Nyi Raden Siti Djenab Djatradidjaja mengenalkan pendidikan perempuan di Cianjur dari pintu ke pintu. Ia adalah salah satu wanita yang pernah bersekolah di Sekolah Raden Dewi. Semangatnya untuk berkembang dan menyalurkan ilmu tak putus begitu saja. Ia dirikan sekolah di Cianjur dengan metode sekolah yang mirip dengan tempatnya menempuh pendidikan dahulu. Kurikulum yang diajarkan yaitu berupa bahasa Sunda, bahasa Melayu, bahasa Belanda, Matematika dasar, edukasi tentang budi pekerti ,sampai edukasi praktis buat para perempuan, misalnya membuat batik serta merenda.

3. Nyi Raden Rachmatulhadiah Poeradiredja

Ia dikenal dengan nama Emma Poeradiredja. Menjadi salah satu anggota Jong Java yang didirikan oleh Satiman Wirjosandjojo, ia turut berperan memperjuangkan persatuan pelajar pribumi dan memantapkan nilai kesenian serta pengetahuan umum.

Tahun 1927, ia dan teman-temannya seperti Artini, Sumardjo, Ayati, Emma Sumanegara, dan lainnya membuat Dameskring. Dameskring adalah lembaga khusus pemuda pemudi Indonesia yang berpusat pada penggalangan nilai bangsa Indonesia lewat beberapa acara, seperti membuat organisasi perempuan.

Dari situ ia terjun langsung dalam Kongres Pemuda Indonesia kedua yang diselenggarakan di Jakarta (Batavia) pada 1928. Setelah Kongres Pemuda tersebut, terbentuklah PASI atau Pasundan Istri, organisasi perempuan Jawa Barat dalam memperjuangkan kodrat dan kebutuhan rakyat Jawa Barat.

4. Raden Ayu Lasminingrat

Ialah seorang pahlawan perempuan yang berfokus pada kemajuan kaum perempuan Garut, Jawa Barat. Lasminingrat adalah putri dari penghulu dan ahli sastra yang populer dari wilayah Pasundan.

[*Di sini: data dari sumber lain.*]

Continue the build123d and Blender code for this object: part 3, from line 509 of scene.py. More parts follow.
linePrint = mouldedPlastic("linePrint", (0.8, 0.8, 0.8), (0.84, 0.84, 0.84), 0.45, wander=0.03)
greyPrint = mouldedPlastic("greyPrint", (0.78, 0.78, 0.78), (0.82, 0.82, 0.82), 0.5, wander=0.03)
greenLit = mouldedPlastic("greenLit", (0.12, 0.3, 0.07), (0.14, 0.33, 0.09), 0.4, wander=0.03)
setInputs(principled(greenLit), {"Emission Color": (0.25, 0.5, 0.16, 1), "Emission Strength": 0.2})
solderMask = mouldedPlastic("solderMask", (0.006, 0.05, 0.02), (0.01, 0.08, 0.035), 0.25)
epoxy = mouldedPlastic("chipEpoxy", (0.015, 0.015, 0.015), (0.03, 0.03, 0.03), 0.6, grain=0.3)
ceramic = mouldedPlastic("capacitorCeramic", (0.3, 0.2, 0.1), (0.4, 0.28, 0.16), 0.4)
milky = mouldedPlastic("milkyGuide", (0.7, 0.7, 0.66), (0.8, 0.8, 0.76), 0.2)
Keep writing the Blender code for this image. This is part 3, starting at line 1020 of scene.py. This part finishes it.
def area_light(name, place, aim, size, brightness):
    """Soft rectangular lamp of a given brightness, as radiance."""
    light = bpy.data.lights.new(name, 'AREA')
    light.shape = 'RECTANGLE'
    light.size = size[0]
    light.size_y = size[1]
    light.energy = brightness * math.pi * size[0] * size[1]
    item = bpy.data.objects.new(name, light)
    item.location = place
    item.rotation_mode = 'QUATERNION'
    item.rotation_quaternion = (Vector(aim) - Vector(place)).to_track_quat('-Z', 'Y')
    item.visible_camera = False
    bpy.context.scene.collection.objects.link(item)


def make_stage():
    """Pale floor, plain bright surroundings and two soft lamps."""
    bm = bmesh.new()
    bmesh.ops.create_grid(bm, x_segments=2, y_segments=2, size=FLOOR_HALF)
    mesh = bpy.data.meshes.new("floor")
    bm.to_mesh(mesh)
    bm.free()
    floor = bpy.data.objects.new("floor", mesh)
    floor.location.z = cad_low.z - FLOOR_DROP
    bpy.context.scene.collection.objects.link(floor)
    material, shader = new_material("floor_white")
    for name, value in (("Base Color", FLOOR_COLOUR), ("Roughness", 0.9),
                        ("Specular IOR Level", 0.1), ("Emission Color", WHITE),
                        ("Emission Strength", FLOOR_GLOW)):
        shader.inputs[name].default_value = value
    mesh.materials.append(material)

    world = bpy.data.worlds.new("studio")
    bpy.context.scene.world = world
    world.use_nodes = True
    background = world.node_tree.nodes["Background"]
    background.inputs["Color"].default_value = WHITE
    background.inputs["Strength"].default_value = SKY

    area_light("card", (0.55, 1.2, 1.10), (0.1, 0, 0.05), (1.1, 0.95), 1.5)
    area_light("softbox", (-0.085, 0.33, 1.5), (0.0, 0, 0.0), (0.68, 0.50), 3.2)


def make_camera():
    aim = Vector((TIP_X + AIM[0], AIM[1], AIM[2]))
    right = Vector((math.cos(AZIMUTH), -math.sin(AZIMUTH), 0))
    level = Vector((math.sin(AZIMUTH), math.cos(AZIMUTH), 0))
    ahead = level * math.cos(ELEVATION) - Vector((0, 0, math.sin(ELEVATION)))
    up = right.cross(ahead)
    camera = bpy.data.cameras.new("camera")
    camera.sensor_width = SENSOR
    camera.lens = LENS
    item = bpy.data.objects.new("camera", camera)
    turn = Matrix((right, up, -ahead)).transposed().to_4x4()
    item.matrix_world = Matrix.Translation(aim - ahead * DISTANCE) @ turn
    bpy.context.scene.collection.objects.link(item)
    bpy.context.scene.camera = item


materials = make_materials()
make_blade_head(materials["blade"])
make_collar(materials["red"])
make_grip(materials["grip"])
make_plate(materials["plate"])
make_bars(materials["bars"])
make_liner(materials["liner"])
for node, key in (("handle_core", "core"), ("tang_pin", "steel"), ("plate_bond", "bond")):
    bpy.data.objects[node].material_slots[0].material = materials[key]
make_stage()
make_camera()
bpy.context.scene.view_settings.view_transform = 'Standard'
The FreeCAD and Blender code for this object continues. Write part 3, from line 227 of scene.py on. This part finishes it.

Sakola Kautamaan Istri dibangun Lasminingrat di tahun 1907, namun saat itu sekolah hanya untuk perempuan kaum terpandang. Sebagian kurikulumnya didapat dari ilmu yang diperoleh dari Belanda seperti membaca, menulis, serta pelajaran pemberdayaan kaum perempuan. Ia menggabungkan pendidikan gaya barat dan adat Sunda agar mudah dipelajari oleh rakyat.

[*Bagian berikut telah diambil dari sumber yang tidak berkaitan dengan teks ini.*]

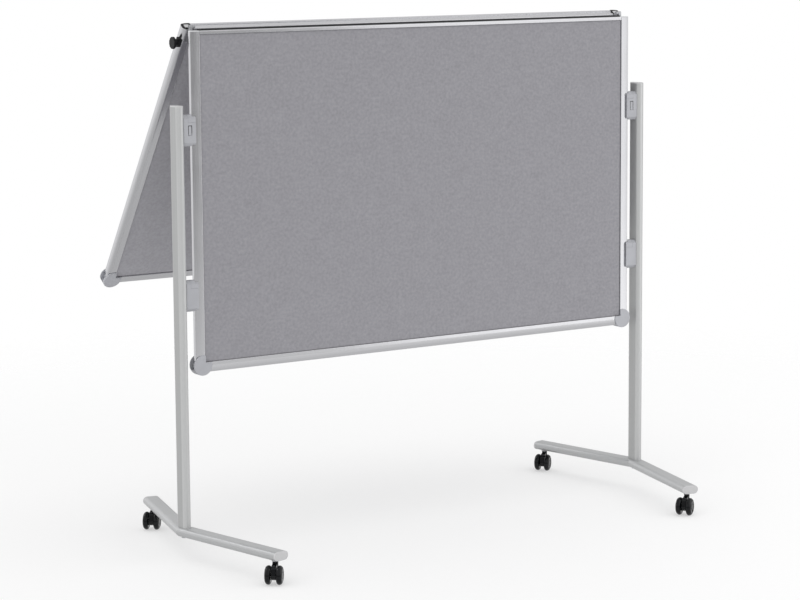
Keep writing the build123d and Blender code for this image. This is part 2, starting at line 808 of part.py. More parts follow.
def tab_window_plane(side, base, depth):
    """Front plane of a release tab's window, at a depth behind the bracket's face."""
    middle = side * tab_middle
    return Plane(
        origin=(middle, depth - bracket_depth / 2, base + tab_window_base),
        x_dir=(1, 0, 0),
        z_dir=(0, -1, 0),
    )


def tab_pivot_plane(side, base):
    """Plane across a release tab's pivot axis, in the middle of the tab."""
    return Plane(
        origin=(
            side * tab_middle,
            tab_recess + tab_thickness / 2 - bracket_depth / 2,
            base + tab_window_base + tab_pivot_rise,
        ),
        x_dir=(0, 1, 0),
        z_dir=(1, 0, 0),
    )


def make_release_tab(name, side):
    """Spring tab in the window of an upper bracket, on two pivots near its lower end."""
    height = tab_window_height - tab_top_gap - tab_recess
    with BuildPart() as tab:
        with BuildSketch(tab_window_plane(side, upper_bracket_base, tab_recess)):
            with Locations((0, tab_recess)):
                RectangleRounded(tab_width, height, tab_round, align=(Align.CENTER, Align.MIN))
        extrude(amount=-tab_thickness)
        with BuildSketch(tab_pivot_plane(side, upper_bracket_base)):
            Circle(tab_pivot_radius)
        extrude(amount=tab_window_width / 2 + tab_pivot_length, both=True)
    save(tab, name)


def make_panel_hooks():
    """Hooks screwed to the front leaf's side bars, their tongues in the brackets."""
    head_start = bracket_height - hook_height + hook_play
    head_height = hook_height - hook_play
    head_end = hook_side - hook_play
    tongue_start = half_width + jaw_play + pocket_wall + tongue_play
    tongue_end = hook_side - tongue_play
    tongue_base = pocket_floor + tongue_end_gap
    with BuildPart() as hooks:
        for side in SIDES.values():
            for base in (upper_bracket_base, lower_bracket_base):
                head_base = base + head_start
                with BuildSketch(bracket_flank(side, bracket_edge, head_base)) as head:
                    Rectangle(bracket_depth, head_height, align=(Align.CENTER, Align.MIN))
                    chamfer(head.vertices().group_by(Axis.Y)[-1], bracket_chamfer)
                extrude(amount=head_end - bracket_edge)
                with BuildSketch(bracket_floor(side, bracket_edge, half_width, head_base)):
                    Rectangle(half_width - bracket_edge, leaf_thickness + 2 * jaw_play)
                extrude(amount=head_height, mode=Mode.SUBTRACT)
                with BuildSketch(
                    bracket_floor(side, tongue_start, tongue_end, base + tongue_base)
                ):
                    Rectangle(tongue_end - tongue_start, 2 * (pocket_half_depth - tongue_play))
                extrude(amount=head_start - tongue_base)
            with Locations(*hook_screw_seats(side)):
                CounterSinkHole(screw_radius, screw_head_radius,
                                depth=head_end - half_width, counter_sink_angle=countersink_angle)
    save(hooks, "panel_hooks")


# ---- Castors -----------------------------------------------------------------------------------------------------


def castor_frame(side_name, end_name):
    """Castor's own frame on the floor: x along the axle, y ahead of the wheels, z up."""
    heading = radians(castor_headings[(side_name, end_name)])
    origin = castor_plane(SIDES[side_name], ENDS[end_name], 0).origin
    return Plane(origin=origin, x_dir=(cos(heading), sin(heading), 0), z_dir=(0, 0, 1))


def make_castor_body(name, frame):
    """Web and hood between the wheels, neck and stem."""
    neck_top = foot_underside - socket_ring_height - neck_gap
    with BuildPart() as body:
        with BuildSketch(plane_in(frame, (0, 0, 0), (0, 1, 0), (1, 0, 0))):
            with Locations((-castor_trail, wheel_radius)):
                Circle(web_hub_radius)
            with Locations((0, web_neck_height)):
                Circle(web_neck_radius)
            with Locations((-castor_trail - hood_back, hood_height)):
                Circle(hood_round)
            make_hull()
        extrude(amount=web_thickness / 2, both=True)
        with BuildSketch(plane_in(frame, (0, 0, neck_base), (1, 0, 0), (0, 0, 1))):
            Circle(neck_radius)
        extrude(amount=neck_top - neck_base)
        with BuildSketch(plane_in(frame, (0, 0, neck_top), (1, 0, 0), (0, 0, 1))):
            Circle(stem_radius)
        extrude(amount=neck_gap + stem_length)
        axle_point = (0, -castor_trail, wheel_radius)
        with BuildSketch(plane_in(frame, axle_point, (0, 1, 0), (1, 0, 0))):
            Circle(axle_radius)
        extrude(amount=web_thickness, both=True, mode=Mode.SUBTRACT)
    save(body, name)


def make_castor_axle(name, frame):
    """Steel axle fixed in the web, carrying both wheels."""
    with BuildPart() as axle:
        axle_point = (0, -castor_trail, wheel_radius)
        with BuildSketch(plane_in(frame, axle_point, (0, 1, 0), (1, 0, 0))):
            Circle(axle_radius)
        extrude(amount=castor_width / 2 - hub_drop - wheel_wall - axle_end_gap, both=True)
    save(axle, name)


def make_castor_wheel(name, frame, hand):
    """Domed wheel with a fully round tread and a blind bore, on one side of the web."""
    inner = castor_width / 2 - wheel_width
    outer = castor_width / 2
    tread = inner + wheel_inner_round
    outer_round = wheel_width - wheel_inner_round
    centre = (0, -castor_trail, wheel_radius)
    axle_direction = frame.x_dir * hand
    with BuildPart() as wheel:
        with BuildSketch(plane_in(frame, centre, (hand, 0, 0), (0, -hand, 0))):
            with BuildLine():
                Line((inner, 0), (inner, wheel_radius - wheel_inner_round))
                TangentArc(
                    (inner, wheel_radius - wheel_inner_round), (tread, wheel_radius),
                    tangent=(0, 1),
                )
                TangentArc(
                    (tread, wheel_radius), (outer, wheel_radius - outer_round), tangent=(1, 0)
                )
                Polyline(
                    (outer, wheel_radius - outer_round),
                    (outer - dish_depth, dish_inner_radius + dish_slope),
                    (outer - hub_drop, dish_inner_radius),
                    (outer - hub_drop, 0),
                    (inner, 0),
                )
            make_face()
        revolve(axis=Axis(frame.from_local_coords(Vector(*centre)), axle_direction))
        bore_start = (hand * inner, -castor_trail, wheel_radius)
        with BuildSketch(plane_in(frame, bore_start, (0, 1, 0), (hand, 0, 0))):
            Circle(axle_radius + axle_play)
        extrude(amount=wheel_width - hub_drop - wheel_wall, mode=Mode.SUBTRACT)
    save(wheel, name)


# ---- Build everything --------------------------------------------------------------------------------------------

os.makedirs("parts", exist_ok=True)

def front_drillings(side):
    """Holes of a front side bar, for the hinge plate and the two hooks."""
    hinge = hinge_screw_seats(front_leaf, side, front_axis_height, FRONT_FACING, 0)
    holes = [(seat, screw_radius, half_thickness - channel_half) for seat in hinge]
    for seat in hook_screw_seats(side):
        face = seat.offset(half_width - hook_side + hook_play)
        holes.append((face, screw_radius, chamber_start))
    return holes


def rear_drillings(side):
    """Holes of a rear side bar, for the hinge plate and the clamp screw."""
    hinge = hinge_screw_seats(rear_leaf, side, rear_axis_height, BACK_FACING, 0)
    holes = [(seat, screw_radius, half_thickness - channel_half) for seat in hinge]
    holes.append((clamp_plane(side, 0), clamp_screw_radius + clamp_screw_play, chamber_end))
    return holes


make_leaf("front_leaf", front_leaf, front_top_bar, front_plug_plate, FRONT_FACING,
          ("front", "back"), front_drillings, pocketed=False)
make_top_bar("front_leaf_top_bar", front_leaf, front_top_bar, seal_width, seal_seat)
make_leaf("rear_leaf", rear_leaf, rear_top_bar, rear_plug_plate, BACK_FACING,
          ("inner", "outer"), rear_drillings, pocketed=True)
make_top_bar("rear_leaf_top_bar", rear_leaf, rear_top_bar, top_rib_width, top_rib_depth)

with BuildPart() as top_seal:
    seal_start = (-felt_width / 2, front_height - seal_seat, 0)
    with BuildSketch(plane_in(front_leaf, seal_start, (0, 1, 0), (1, 0, 0))) as seal_section:
        Rectangle(seal_seat + seal_rise, seal_width, align=(Align.MIN, Align.CENTER))
        fillet(seal_section.vertices().group_by(Axis.X)[-1], seal_round)
    extrude(amount=felt_width)
save(top_seal, "front_leaf_top_seal")

make_hinge_plates("front_hinge_plates", front_leaf, front_axis_height, FRONT_FACING,
                  knuckle_middle + knuckle_play / 2, half_width - hinge_plate_inset, pin_radius)
make_hinge_plates("rear_hinge_plates", rear_leaf, rear_axis_height, BACK_FACING,
                  knuckle_middle - hinge_plate_width / 2, knuckle_middle - knuckle_play / 2,
                  pin_radius + pin_play)
make_hinge_pins()


def all_hinge_screw_seats(frame, axis_height, outward):
    """Planes of a leaf's hinge screws, level with the outer faces of its hinge plates."""
    return [
        seat
        for side in SIDES.values()
        for seat in hinge_screw_seats(frame, side, axis_height, outward, hinge_plate_thickness)
    ]


rear_screws = countersunk_screws(
    all_hinge_screw_seats(rear_leaf, rear_axis_height, BACK_FACING),
    screw_radius, screw_head_radius, hinge_screw_length,
)
save(rear_screws, "rear_hinge_screws")

front_screws = countersunk_screws(
    all_hinge_screw_seats(front_leaf, front_axis_height, FRONT_FACING),
    screw_radius, screw_head_radius, hinge_screw_length,
)
hook_screws = countersunk_screws(
    [seat for side in SIDES.values() for seat in hook_screw_seats(side)],
    screw_radius, screw_head_radius, hook_screw_length,
)
bracket_screws = countersunk_screws(
    bracket_screw_seats(0), bracket_screw_radius, bracket_screw_head_radius,
    bracket_screw_length,
)
with BuildPart() as fixing_screws:
    add(front_screws.part)
    add(hook_screws.part)
    add(bracket_screws.part)
save(fixing_screws, "fixing_screws")

make_clamp_blocks()
make_tube_end_caps()
make_base_plugs()
make_foot_bolts()
make_castor_sockets()
make_panel_hooks()

for side_name, side in SIDES.items():
    make_upright(f"{side_name}_upright", side)
    make_bracket(f"upper_{side_name}_bracket", side, upper_bracket_base, windowed=True)
    make_bracket(f"lower_{side_name}_bracket", side, lower_bracket_base, windowed=False)
    make_release_tab(f"{side_name}_release_tab", side)
    make_clamp_knob(f"{side_name}_clamp_knob", side)
    for end_name, end in ENDS.items():
        place = f"{end_name}_{side_name}"
        frame = castor_frame(side_name, end_name)
        make_foot_arm(f"{place}_foot_arm", side, end)
        make_castor_body(f"{place}_castor_body", frame)
        make_castor_axle(f"{place}_castor_axle", frame)
        make_castor_wheel(f"{place}_castor_left_wheel", frame, -1)
        make_castor_wheel(f"{place}_castor_right_wheel", frame, 1)
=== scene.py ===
import json
import math

import bmesh
import bpy
import numpy as np
from mathutils import Matrix, Vector


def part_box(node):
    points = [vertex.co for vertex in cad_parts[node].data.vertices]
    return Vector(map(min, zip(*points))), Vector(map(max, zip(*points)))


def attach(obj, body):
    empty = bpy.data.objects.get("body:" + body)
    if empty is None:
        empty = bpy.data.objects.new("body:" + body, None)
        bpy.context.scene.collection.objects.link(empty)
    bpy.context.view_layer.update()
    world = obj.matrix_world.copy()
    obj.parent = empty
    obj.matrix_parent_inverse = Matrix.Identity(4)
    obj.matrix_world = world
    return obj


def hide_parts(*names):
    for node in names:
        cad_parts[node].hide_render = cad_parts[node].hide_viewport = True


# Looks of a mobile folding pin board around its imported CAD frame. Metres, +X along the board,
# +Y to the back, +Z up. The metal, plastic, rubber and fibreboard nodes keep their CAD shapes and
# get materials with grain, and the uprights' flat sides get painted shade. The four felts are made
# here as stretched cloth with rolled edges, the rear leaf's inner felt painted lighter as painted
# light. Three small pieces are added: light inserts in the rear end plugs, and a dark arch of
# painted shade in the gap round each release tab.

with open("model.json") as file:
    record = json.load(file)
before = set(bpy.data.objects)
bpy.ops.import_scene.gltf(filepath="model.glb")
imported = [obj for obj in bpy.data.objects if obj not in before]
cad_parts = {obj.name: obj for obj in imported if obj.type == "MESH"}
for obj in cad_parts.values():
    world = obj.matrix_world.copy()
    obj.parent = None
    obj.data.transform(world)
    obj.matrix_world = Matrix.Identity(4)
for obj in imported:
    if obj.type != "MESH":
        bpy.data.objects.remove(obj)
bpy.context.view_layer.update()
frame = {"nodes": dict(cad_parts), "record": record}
nodes = frame["nodes"]
SLOT_OF_NODE = {
    part["node"]: part["material_slot"] for part in frame["record"]["subparts"]
}

MM = 0.001
UP = Vector((0, 0, 1))


def put_in_scene(name, data):
    """A new object that holds the data."""
    thing = bpy.data.objects.new(name, data)
    bpy.context.scene.collection.objects.link(thing)
    return thing


def mesh_data(name, mesh):
    """Mesh data from a bmesh, which is freed."""
    data = bpy.data.meshes.new(name)
    mesh.to_mesh(data)
    mesh.free()
    return data


# ---- Camera ---------------------------------------------------------------------------------

CAMERA_PLACE = (-3.09394, -4.84111, 1.41230)
CAMERA_YAW = math.radians(-32.095)  # from +Y, anticlockwise seen from above
CAMERA_PITCH = math.radians(-7.615)
CAMERA_ROLL = math.radians(-0.415)
LENS = 111.27
SENSOR = 36.0
SHIFT_Y = -0.06

camera_data = bpy.data.cameras.new("camera")
camera_data.lens = LENS
camera_data.sensor_width = SENSOR
camera_data.shift_y = SHIFT_Y
camera = put_in_scene("camera", camera_data)
camera.matrix_world = (
    Matrix.Translation(CAMERA_PLACE)
    @ Matrix.Rotation(CAMERA_YAW, 4, "Z")
    @ Matrix.Rotation(math.pi / 2 + CAMERA_PITCH, 4, "X")
    @ Matrix.Rotation(CAMERA_ROLL, 4, "Z")
)
bpy.context.scene.camera = camera

# ---- Node helpers ---------------------------------------------------------------------------

MIX_DARK, MIX_LIGHT, MIX_COLOR = 6, 7, 2  # a Mix node's two colour inputs and its colour output
EDGE_SAMPLES = 6
NOISE_MIDDLE = 0.5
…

Kepandaiannya dalam berbahasa Belanda sangat diapresiasi oleh seorang pengelola perkebunan dari Belanda yang bernama K F Holle, karena bisa menerjemahkan cerita-cerita Grimm bersaudara. Karya tulisnya yang populer adalah Warna Sari, sebuah cerita pendek tentang ambisi serta tekad perempuan dalam mengikhtiarkan haknya termasuk tentang masalah percintaan dan perjodohan.

5. Suwarsih Djojopuspito

Perempuan kelahiran Bogor, 20 April 1912 ini adalah seorang penulis Indonesia. Ia menulis novel dalam 3 bahasa, yaitu bahasa Sunda, bahasa Belanda, dan bahasa Indonesia. Ayahnya buta huruf, tetapi mampu menjadi dalang wayang kulit dalam 3 bahasa (Jawa, Sunda, dan Indonesia).

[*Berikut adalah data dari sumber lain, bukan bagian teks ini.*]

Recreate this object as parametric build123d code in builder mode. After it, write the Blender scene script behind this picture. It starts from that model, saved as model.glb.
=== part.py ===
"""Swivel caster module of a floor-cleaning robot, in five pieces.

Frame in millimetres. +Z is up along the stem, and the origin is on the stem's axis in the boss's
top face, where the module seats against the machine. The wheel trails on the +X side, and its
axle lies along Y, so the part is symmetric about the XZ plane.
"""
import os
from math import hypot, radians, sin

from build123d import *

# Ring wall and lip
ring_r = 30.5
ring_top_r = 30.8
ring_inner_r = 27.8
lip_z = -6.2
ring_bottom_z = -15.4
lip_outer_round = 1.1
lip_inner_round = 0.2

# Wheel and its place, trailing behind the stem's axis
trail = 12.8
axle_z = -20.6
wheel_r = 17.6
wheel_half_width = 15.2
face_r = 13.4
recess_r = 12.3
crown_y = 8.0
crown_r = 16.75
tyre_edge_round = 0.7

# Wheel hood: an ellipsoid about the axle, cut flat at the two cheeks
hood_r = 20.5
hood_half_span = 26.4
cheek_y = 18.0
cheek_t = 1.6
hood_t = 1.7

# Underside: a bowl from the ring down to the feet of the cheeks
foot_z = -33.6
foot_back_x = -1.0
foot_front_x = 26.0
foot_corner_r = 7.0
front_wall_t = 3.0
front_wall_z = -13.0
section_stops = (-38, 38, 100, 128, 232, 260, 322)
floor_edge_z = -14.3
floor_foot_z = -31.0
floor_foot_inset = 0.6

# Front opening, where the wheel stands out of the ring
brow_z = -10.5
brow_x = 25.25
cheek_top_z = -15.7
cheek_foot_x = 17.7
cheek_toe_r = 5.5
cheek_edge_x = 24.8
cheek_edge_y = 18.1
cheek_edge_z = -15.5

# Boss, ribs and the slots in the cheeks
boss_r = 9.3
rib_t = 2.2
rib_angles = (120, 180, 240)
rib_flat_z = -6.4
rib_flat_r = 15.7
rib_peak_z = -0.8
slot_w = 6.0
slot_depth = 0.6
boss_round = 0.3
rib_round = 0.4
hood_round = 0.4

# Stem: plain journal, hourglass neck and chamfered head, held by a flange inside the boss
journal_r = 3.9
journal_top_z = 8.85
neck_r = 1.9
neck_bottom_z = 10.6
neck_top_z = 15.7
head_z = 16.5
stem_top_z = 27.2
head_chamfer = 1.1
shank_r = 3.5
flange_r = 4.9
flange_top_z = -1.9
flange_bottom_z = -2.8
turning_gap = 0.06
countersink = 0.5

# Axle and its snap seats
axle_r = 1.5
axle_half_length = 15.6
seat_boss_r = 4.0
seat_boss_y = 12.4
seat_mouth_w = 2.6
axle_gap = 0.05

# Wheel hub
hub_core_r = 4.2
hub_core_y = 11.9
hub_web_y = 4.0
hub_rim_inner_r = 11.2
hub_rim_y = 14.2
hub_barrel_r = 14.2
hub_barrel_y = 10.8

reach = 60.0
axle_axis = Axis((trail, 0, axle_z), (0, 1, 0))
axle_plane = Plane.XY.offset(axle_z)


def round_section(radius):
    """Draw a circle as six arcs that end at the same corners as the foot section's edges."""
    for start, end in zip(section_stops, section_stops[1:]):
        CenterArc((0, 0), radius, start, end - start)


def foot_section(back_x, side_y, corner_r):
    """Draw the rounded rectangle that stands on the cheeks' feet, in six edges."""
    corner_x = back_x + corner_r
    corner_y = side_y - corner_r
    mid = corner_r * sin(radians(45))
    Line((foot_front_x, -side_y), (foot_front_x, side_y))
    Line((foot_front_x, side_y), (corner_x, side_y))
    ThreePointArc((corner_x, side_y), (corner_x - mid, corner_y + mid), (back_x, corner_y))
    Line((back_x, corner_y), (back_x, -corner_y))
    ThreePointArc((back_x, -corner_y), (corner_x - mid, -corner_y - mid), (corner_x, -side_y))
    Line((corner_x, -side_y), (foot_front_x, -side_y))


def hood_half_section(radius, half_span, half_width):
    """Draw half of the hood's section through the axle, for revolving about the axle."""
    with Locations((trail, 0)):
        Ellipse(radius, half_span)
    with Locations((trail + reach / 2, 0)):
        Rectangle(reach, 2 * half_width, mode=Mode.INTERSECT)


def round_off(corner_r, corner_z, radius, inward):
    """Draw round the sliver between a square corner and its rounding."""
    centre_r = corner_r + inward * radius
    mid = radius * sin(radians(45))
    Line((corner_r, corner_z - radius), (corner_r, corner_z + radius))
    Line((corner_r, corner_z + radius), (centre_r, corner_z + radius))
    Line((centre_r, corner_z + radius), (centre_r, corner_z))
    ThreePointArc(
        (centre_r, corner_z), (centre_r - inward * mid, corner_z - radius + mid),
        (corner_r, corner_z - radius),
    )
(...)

Ia dan kakak perempuannya, Nining, bersekolah di Kartini School Bogor. Sekolah tersebut merupakan Sekolah Dasar selama tujuh tahun khusus perempuan. Ia kemudian meneruskan dengan beasiswa ke MULO, lalu mendapat beasiswa penuh di Europeesche Kweekschool, Surabaya. Europeesche Kweekschool merupakan sekolah guru Belanda saat itu. Ketika Suwarsih bersekolah di sana, hanya ada 2 orang pribumi dari 28 murid.

Dengan kepandaian dan kesempatan belajar yang ia peroleh, pada zaman pendudukan Pemerintah Dai Nippon, ia memutuskan menjadi guru Sekolah Dasar Dai-ichi Menteng. Hidupnya harus berpindah-pindah dan sempat berhenti mengajar. Namun, ia terus menuangkan gagasannya melalui novel dan buku-buku. Suwarsih wafat pada 1977, mendapat kehormatan dimakamkan di Pemakaman Tamansiswa Taman Wijayabrata di Celeban, Umbulharjo - Yogyakarta.